India’s securities regulator has formally charged a Bank of America subsidiary with significant regulatory breaches during a 2024 stock offering, according to an official notice reviewed by Reuters. The Securities and Exchange Board of India (SEBI) alleges that the bank’s domestic securities unit violated insider trading protocols and compromised internal information barriers while managing a March 2024 share sale for Aditya Birla Sun Life Asset Management (ABSL AMC).
The regulatory investigation uncovered that Bank of America’s deal team, while possessing confidential price-sensitive information, improperly coordinated with potential investors through both direct and indirect channels. According to the October 30-dated notice, the bank’s broking division, research analysts, and Asia-Pacific syndicate team contacted investors at the deal team’s request, sharing valuation reports and other protected details.
SEBI’s findings indicate a systemic failure in maintaining ‘Chinese walls’ – the internal barriers designed to prevent information sharing between different divisions of financial institutions. The regulator stated that the bank’s conduct demonstrated inadequate safeguards for confidential information and deficient internal controls throughout the transaction process.
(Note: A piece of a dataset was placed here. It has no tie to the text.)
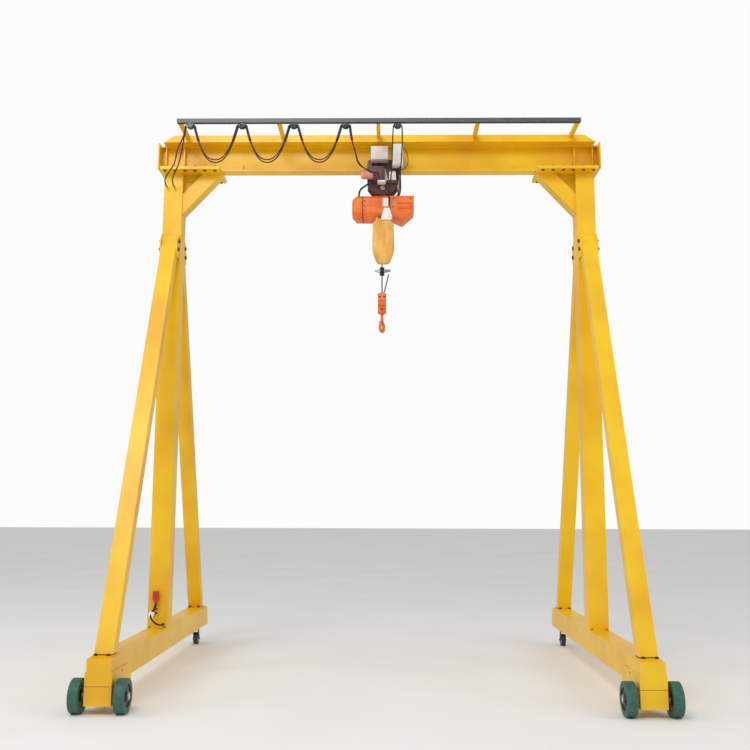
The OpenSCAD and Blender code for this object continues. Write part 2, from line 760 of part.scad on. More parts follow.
module trolley_plate(y) {
    half = plate_l / 2;
    outline = [[trolley_x - 70, plate_low], [trolley_x + 70, plate_low], [trolley_x + half, plate_low + 95],
        [trolley_x + half, plate_top - 20], [trolley_x + half - 20, plate_top],
        [trolley_x - half + 20, plate_top], [trolley_x - half, plate_top - 20],
        [trolley_x - half, plate_low + 95]];
    color(maroon) mirror([0, y < 0 ? 1 : 0, 0]) {
        difference() {
            xz_plate(outline, [plate_in, plate_out]);
            rod_y(trolley_x, [plate_in - over, plate_out + over], shaft_z, shaft_r + run_fit);
        }
        for (x = [-wheelbase, wheelbase]) {
            rod_y(trolley_x + x, [web_t / 2 + 20, plate_in + over], trolley_axle_z, trolley_axle_r);
            rod_y(trolley_x + x, [flange_w / 2 + 13, plate_in + over], trolley_axle_z, trolley_axle_r + 6);
        }
    }
}

// Flanged wheel on the girder's bottom flange
module trolley_wheel(x, y) {
    tread_in = web_t / 2 + 24;
    rim_in = flange_w / 2 + 1;
    hub_end = flange_w / 2 + 13 - gap;
    color(steel) translate([trolley_x + x * wheelbase, 0, trolley_axle_z]) rotate([y < 0 ? 90 : -90, 0, 0])
        rotate_extrude() polygon([[trolley_axle_r + run_fit, tread_in], [tread_r, tread_in],
            [tread_r, rim_in], [rim_r, rim_in + 1], [rim_r, hub_end], [trolley_axle_r + run_fit, hub_end]]);
}

// Shaft through both plates, with shoulders that centre the hoist's lug
module suspension_shaft() {
    color(steel) {
        rod_y(trolley_x, [-plate_out - 22, plate_out + 22], shaft_z, shaft_r);
        for (y = [-1, 1])
            mirror([0, y < 0 ? 1 : 0, 0]) {
                rod_y(trolley_x, [lug_w / 2 + gap, plate_in], shaft_z, shaft_r + 10);
                translate([trolley_x, plate_out, shaft_z]) rotate([-90, 0, 0])
                    cylinder(r = 1.7 * shaft_r, h = 16, $fn = 6);
            }
    }
}

// Gear case, motor and brake housing on the front plate
module trolley_drive() {
    color(pale) {
        slab([trolley_x - 93, trolley_x + 137], [-plate_out - 26, -plate_out],
            [girder_under - 146, girder_under - 5]);
        slab([trolley_x - 93, trolley_x + 20], [-plate_out - 115, -plate_out - 26],
            [girder_under - 146, girder_under - 5]);
        rod_x([trolley_x - 209, trolley_x - 93], -plate_out - 66, girder_under - 76, 48);
    }
    color(pale) {
        slab([trolley_x - 114, trolley_x + 51], [-plate_out - 110, -plate_out],
            [plate_top - 35, plate_top + 97]);
    }
}

module control_box() {
    color(pale) slab([trolley_x + 89, trolley_x + 195], [-plate_out - 115, -plate_out - 15],
        [girder_under + 4, girder_under + 217]);
    color(steel) slab([trolley_x + 95, trolley_x + 150], [-plate_out - 15, -plate_out],
        [girder_under + 10, girder_under + 95]);
}

// ---- Hoist ----

function casing_outline(h, d, bevel) =
    [[-d / 2 + bevel, 0], [d / 2 - bevel, 0], [d / 2, bevel], [d / 2, h - bevel / 2],
     [d / 2 - bevel / 2, h], [-d / 2 + bevel / 2, h], [-d / 2, h - bevel / 2], [-d / 2, bevel]];

module hoist_body() {
    color(casing) difference() {
        translate([0, 0, hoist_low]) yz_plate(casing_outline(hoist_h, hoist_d, hoist_bevel), body_x);
        translate([0, 0, hoist_low + 12])
            yz_plate(casing_outline(hoist_h - 24, hoist_d - 24, hoist_bevel - 6), [body_x[0] + 8, body_x[1] + over]);
        rod_z(chain_x, chain_y, [hoist_low - over, hoist_low + 13], chain_r + gap);
    }
}

// Motor end, tapered at its outer rim
module motor_cover() {
    rim = 45;
    color(casing) translate([0, 0, hoist_low]) hull() {
        yz_plate(casing_outline(hoist_h, hoist_d, hoist_bevel), [motor_x + rim, body_x[0]]);
        translate([0, 0, 40])
            yz_plate(casing_outline(hoist_h - 70, hoist_d - 60, hoist_bevel), [motor_x, motor_x + rim]);
    }
}

// Gear end, with its drop-nosed underside
module gear_cover() {
    low = hoist_low;
    color(casing) difference() {
        xz_plate([[body_x[1], hoist_top], [gear_x, hoist_top], [gear_x, low + 75],
            [trolley_x + 191, low - 22], [body_x[1] + 20, low + 20], [body_x[1], low + 20]],
            [-hoist_d / 2 + 8, hoist_d / 2 - 8]);
        xz_plate([[body_x[1] - over, hoist_top - 12], [gear_x - 12, hoist_top - 12], [gear_x - 12, low + 81],
            [trolley_x + 191, low - 6], [body_x[1] + 26, low + 32], [body_x[1] - over, low + 32]],
            [-hoist_d / 2 + 20, hoist_d / 2 - 20]);
    }
}

module hoist_lug() {
    color(steel) difference() {
        union() {
            slab([trolley_x - 70, trolley_x + 70], [-70, 70], [hoist_top, hoist_top + 14]);
            slab([trolley_x - 34, trolley_x + 34], [-lug_w / 2, lug_w / 2], [hoist_top + 14, shaft_z]);
            rod_y(trolley_x, [-lug_w / 2, lug_w / 2], shaft_z, shaft_r + 19);
        }
        rod_y(trolley_x, [-lug_w / 2 - over, lug_w / 2 + over], shaft_z, shaft_r + run_fit);
    }
}

// Soft bag, open at its top
module bag_outline(inset) {
    half = bag_w / 2 - inset;
    hull() {
        translate([-half, bag_h - 10]) square([2 * half, 10]);
        for (x = [-1, 1])
            translate([x * (half - 55), 55 + inset]) circle(r = 55);
    }
}
module chain_bag() {
    color(casing) difference() {
        translate([trolley_x + 6, bag_y[1], bag_low]) rotate([90, 0, 0])
            linear_extrude(bag_y[1] - bag_y[0]) bag_outline(0);
        translate([trolley_x + 6, bag_y[1] - bag_t, bag_low]) rotate([90, 0, 0])
            linear_extrude(bag_y[1] - bag_y[0] - 2 * bag_t) bag_outline(bag_t);
        slab([trolley_x - bag_w, trolley_x + bag_w], [bag_y[0] + bag_t, bag_y[1] - bag_t],
            [bag_top - 9, bag_top + over]);
    }
}

module load_chain() {
    color(dark) rod_z(chain_x, chain_y, [stop_low + stop_h + gap, chain_top], chain_r);
}

// Buffer clamped on the chain above the hook block
module chain_stop() {
    color(pale) slab([chain_x - 76, chain_x + 90], [chain_y - 24, chain_y + 24], [stop_low, stop_low + stop_h]);
}

module lower_chain() {
    color(dark) rod_z(chain_x, chain_y, [block_top, stop_low], chain_r);
}

module hook_block() {
    low = block_low;
    color(casing) difference() {
        xz_plate([[chain_x - 26, low], [chain_x + 26, low], [chain_x + 39, low + 30],
            [chain_x + 39, block_top - 40], [chain_x + 24, block_top], [chain_x - 24, block_top],
            [chain_x - 39, block_top - 40], [chain_x - 39, low + 30]], [chain_y - 32, chain_y + 32]);
        rod_z(chain_x, chain_y, [low - over, low + 40], shank_r + run_fit);
        rod_z(chain_x, chain_y, [low + 24, low + 40], shank_head_r + over);
    }
}

// Round-section hook: a bowl of 270 degrees, then a reverse bend up to the shank
module bend(centre_x, centre_z, from, sweep_by) {
    translate([centre_x, chain_y, centre_z]) rotate([90, 0, 0]) rotate([0, 0, from])
        rotate_extrude(angle = sweep_by) translate([hook_bend, 0]) circle(r = hook_r);
}
module swivelled() {
    translate([chain_x, chain_y, 0]) rotate([0, 0, hook_turn]) translate([-chain_x, -chain_y, 0]) children();
}

module hook() {
    neck_x = chain_x + hook_bend;
    neck_z = hook_z + 2 * hook_bend * sin(60);
    tip_x = chain_x + hook_bend * cos(150);
    tip_z = hook_z + hook_bend * sin(150);
    color(steel) swivelled() {
        bend(chain_x, hook_z, 150, 270);
        bend(neck_x, neck_z, 180, 60);
        translate([(chain_x + neck_x) / 2, chain_y, (hook_z + neck_z) / 2]) sphere(r = hook_r - 1);
        translate([tip_x, chain_y, tip_z]) sphere(r = hook_r - 1);
        rod_z(chain_x, chain_y, [neck_z - 4, block_low - 4], hook_r - 1);
        rod_z(chain_x, chain_y, [block_low - 5, block_low + 26], shank_r);
        rod_z(chain_x, chain_y, [block_low + 25, block_low + 25 + shank_head_t], shank_head_r);
        rod_y(latch_x, [chain_y - hook_r - 6, chain_y + hook_r + 6], latch_z, latch_pin_r);
    }
}

// Safety latch: two cheeks on the pin and a tongue across the hook's mouth
module hook_latch() {
    half = hook_r + 0.6;
    dx = latch_tip[0] - latch_x;
    dz = latch_tip[1] - latch_z;
    color(pale) swivelled() difference() {
        union() {
            for (y = [chain_y - half - 2.5, chain_y + half]) {
                rod_y(latch_x, [y, y + 2.5], latch_z, 7);
                xz_plate([[latch_x - 7, latch_z], [latch_x + 1, latch_z - 7],
                    [latch_x + dx + 2.5, latch_z + dz - 2], [latch_x + dx - 3, latch_z + dz + 2.5]],
                    [y, y + 2.5]);
            }
            xz_plate([[latch_x + 0.62 * dx - 2, latch_z + 0.62 * dz + 1.5],
                [latch_x + 0.62 * dx + 1, latch_z + 0.62 * dz - 1.5],
                [latch_x + dx + 2.5, latch_z + dz - 2], [latch_x + dx - 3, latch_z + dz + 2.5]],
                [chain_y - half - 1, chain_y + half + 1]);
        }
        rod_y(latch_x, [chain_y - 2 * half, chain_y + 2 * half], latch_z, latch_pin_r + run_fit);
    }
}

// ---- Supply cable on the left post ----

supply_r = 8;
supply_route = [[60, -114.5, 38], [60, -130, 38], [56, -148, 37], [36, -170, 38], [0, -178, 56],
    [-36, -170, 92], [-44, -158, 132], [-28, -146, 166], [-10, -140, 190], [-10, -140, 206],
    [-10, -140, 221.5]];
module supply_cable() {
    color(dark) translate([-span / 2, 0, base_top]) sweep(curve(supply_route, 3), supply_r, 10);
}

module supply_plug() {
    color([0.75, 0.10, 0.10]) translate([-span / 2 - 10, -140, base_top]) {
        rod_z(0, 0, [222, 240], 15);
        rod_z(0, 0, [240, 292], 26);
        rod_z(0, 0, [292, 298], 31);
        rod_z(0, 0, [298, 330], 24);
    }
}

leg(-1) base_beam();  // left_base_beam
leg(-1) wheel_box();  // left_wheel_box
leg(-1) front_axle();  // left_front_axle
leg(-1) front_wheel(wheel_x);  // left_outer_wheel
leg(-1) front_wheel(-wheel_x);  // left_inner_wheel
leg(-1) caster_fork();  // left_caster_fork
leg(-1) caster_wheel();  // left_caster_wheel
leg(-1) {  // left_post
    post();
    left_post_fittings();
}
leg(-1) strut(-1);  // left_front_strut
leg(-1) strut(1);  // left_rear_strut
leg(-1) strut_bolts();  // left_strut_bolts
leg(-1) knee_brace();  // left_knee_brace
leg(-1) head_bolts();  // left_head_bolts
leg(1) base_beam();  // right_base_beam
leg(1) wheel_box();  // right_wheel_box
leg(1) front_axle();  // right_front_axle
leg(1) front_wheel(wheel_x);  // right_outer_wheel
leg(1) front_wheel(-wheel_x);  // right_inner_wheel
leg(1) caster_fork();  // right_caster_fork
leg(1) caster_wheel();  // right_caster_wheel
leg(1) post();  // right_post
leg(1) strut(-1);  // right_front_strut
leg(1) strut(1);  // right_rear_strut
leg(1) strut_bolts();  // right_strut_bolts
leg(1) knee_brace();  // right_knee_brace
leg(1) head_bolts();  // right_head_bolts
girder_beam();
girder_cap();
end_stops();
cable_rail();
rail_arms();
carrier(1);  // cable_carrier_1
carrier(2);  // cable_carrier_2
carrier(3);  // cable_carrier_3
carrier(4);  // tow_carrier
festoon_cable();
feed_cable();
trolley_cable();
trolley_plate(-1);  // trolley_front_plate
trolley_plate(1);  // trolley_rear_plate
trolley_wheel(-1, -1);  // trolley_wheel_1
trolley_wheel(1, -1);  // trolley_wheel_2
trolley_wheel(-1, 1);  // trolley_wheel_3
trolley_wheel(1, 1);  // trolley_wheel_4
suspension_shaft();
trolley_drive();
control_box();
hoist_body();
motor_cover();
gear_cover();
hoist_lug();
chain_bag();
load_chain();
chain_stop();
lower_chain();
hook_block();
hook();
hook_latch();
supply_cable();
supply_plug();
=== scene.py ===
# %% [markdown]
# # A portable gantry crane
# The crane's steelwork is already designed to size: it comes in as the frame, with every post, beam, bolt and
# pulley in its place. This lesson gives it its looks. Pieces whose outline is right get softened edges and a
# finish. The wheels, cables, chain, hoist covers and the chain bag are modelled anew around the frame.

# %% Load the frame
import math
import bmesh
import bpy
from mathutils import Matrix, Vector, noise


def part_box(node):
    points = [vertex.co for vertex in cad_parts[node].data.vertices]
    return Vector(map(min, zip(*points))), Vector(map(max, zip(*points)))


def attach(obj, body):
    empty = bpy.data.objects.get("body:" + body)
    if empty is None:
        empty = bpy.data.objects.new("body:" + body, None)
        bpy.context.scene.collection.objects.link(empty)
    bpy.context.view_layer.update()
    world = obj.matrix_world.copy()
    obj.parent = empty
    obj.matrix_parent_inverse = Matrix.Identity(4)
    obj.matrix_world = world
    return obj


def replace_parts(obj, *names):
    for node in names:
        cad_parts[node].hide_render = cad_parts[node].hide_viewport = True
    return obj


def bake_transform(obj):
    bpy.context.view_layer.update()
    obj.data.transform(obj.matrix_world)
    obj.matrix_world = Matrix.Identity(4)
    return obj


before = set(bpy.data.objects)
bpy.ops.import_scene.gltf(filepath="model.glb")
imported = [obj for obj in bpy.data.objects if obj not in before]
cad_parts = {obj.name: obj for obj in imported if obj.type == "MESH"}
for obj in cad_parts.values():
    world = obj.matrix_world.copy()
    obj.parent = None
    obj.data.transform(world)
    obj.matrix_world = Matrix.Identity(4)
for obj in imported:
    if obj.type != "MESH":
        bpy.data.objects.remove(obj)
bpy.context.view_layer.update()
MM = 0.001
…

The case originated from a 2024 whistleblower complaint that triggered both an internal bank investigation and subsequent regulatory scrutiny, resulting in the departure of several senior officials. Bank of America has reportedly submitted a settlement application to SEBI seeking resolution without admitting guilt, though the proposal remains under review according to sources familiar with the matter.
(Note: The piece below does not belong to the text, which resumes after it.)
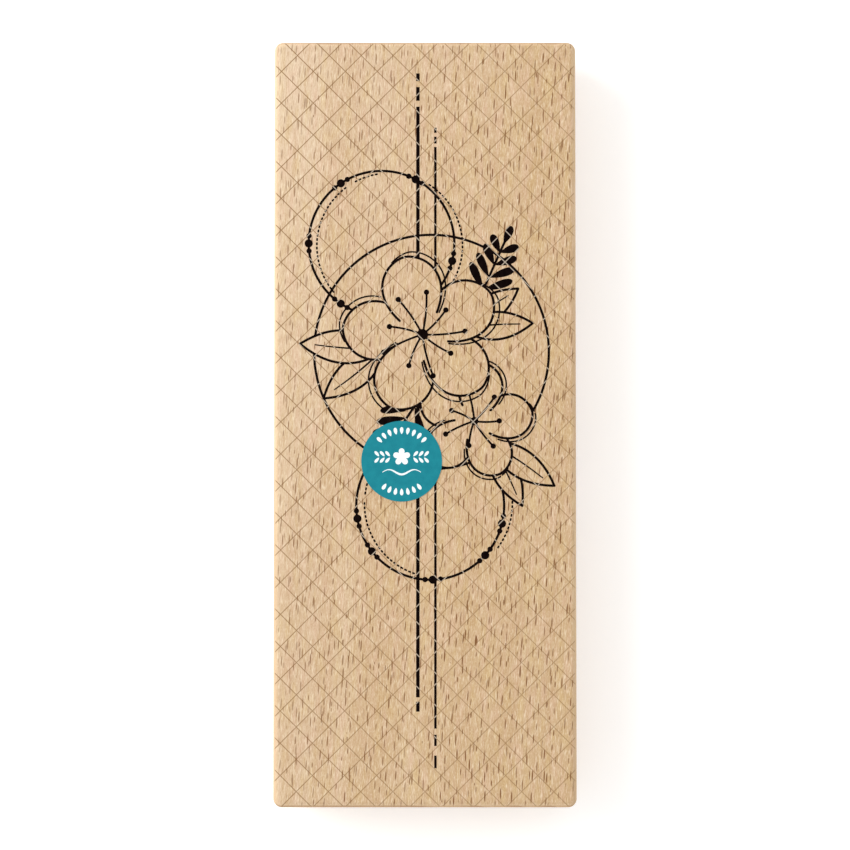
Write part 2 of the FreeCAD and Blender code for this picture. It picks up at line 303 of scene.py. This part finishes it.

While the notice references interactions with three specific investors – HDFC Life, Norges Bank, and Enam Holdings – regulatory officials emphasized they found no evidence of actual exchange of specific price-sensitive information. Legal experts characterize the case as primarily concerning internal governance failures rather than traditional insider trading, though such violations can still warrant substantial regulatory penalties.